In The Empire of Non-Sense, Ellul turns his attention to the entanglement of Technique and modern art. He analyses a range of artistic movements, including Pop Art, Art Brut, abstract expressionism, and Happenings, taking up critiques offered by Bernard Charbonneau, Theodor Adorno, Pierre Daix, Guy Debord, and Abraham Moles, among others. Ellul claims that the most dramatic transformation has been the incapacity for modern artworks to symbolize beyond themselves, beyond the values of Technique. In a technological society, writes Ellul, symbols become clichés or mere images, signaling a loss of place and meaning; they become technical phenomena or embodied theory. Ultimately, Ellul worries that the arts are incapable of confronting the hegemony of Technique; that, for the most part, they tend to reproduce dominant ideologies rather than create spaces for opposition.
Ellul was also an ecological thinker, and together with Charbonneau they advanced ideas that continue to inform discourses in modern environmental and décroissance movements. For most of his life, Ellul remained in his native Bordeaux where he was as committed to grassroots activism as he was to his scholarly career, taking part in organized actions against environmental destruction in the Aquitaine region.

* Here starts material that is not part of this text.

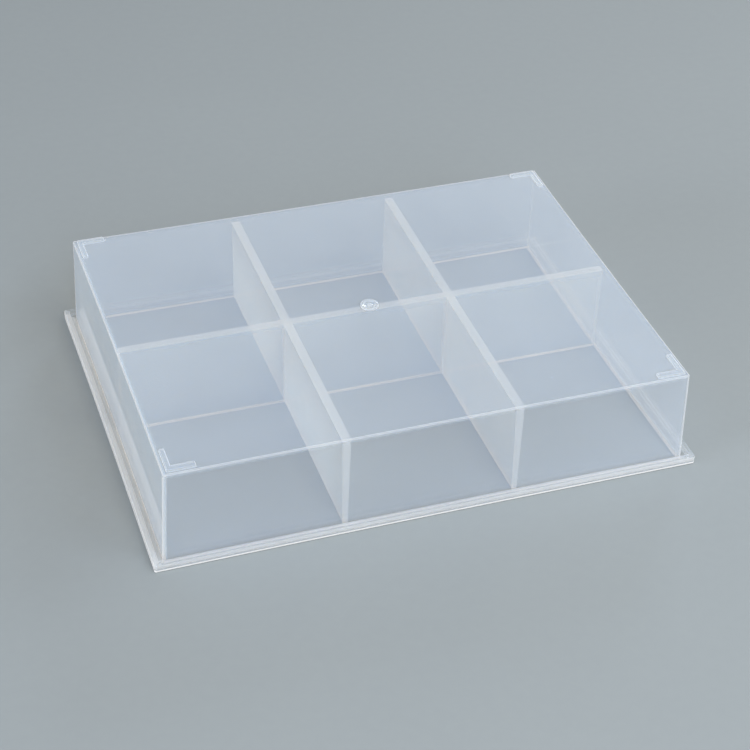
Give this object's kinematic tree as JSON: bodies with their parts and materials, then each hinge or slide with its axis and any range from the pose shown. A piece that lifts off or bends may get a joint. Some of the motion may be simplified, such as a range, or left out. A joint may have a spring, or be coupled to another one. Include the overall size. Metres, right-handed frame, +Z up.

After serving on the municipal council in Bordeaux and seeing firsthand the limitations of State politics (which, to Ellul, are incapable of escaping the logic of Technique), Ellul’s commitment to direct political action through small, autonomous groups deepened.
We invite papers and presentations from scholars, artists, activists, curators, and critics, that consider the intersection of sustainability and the arts through an engagement with Ellul’s work. Ellul’s perspective on the arts has rarely been considered, therefore this conference is an opportunity to bring forward these critiques in relation to his theories on the increasing demand for productivity, efficiency, rationalization, and standardization in nearly all aspects of everyday life. What is the role of the arts in a technological society? What strategies do artistic practices offer in refusing the dominant order and logic of Technique? What aspects of the arts and culture industries are sustainable or unsustainable if we are to take seriously measures to prevent climate change and environmental degradation?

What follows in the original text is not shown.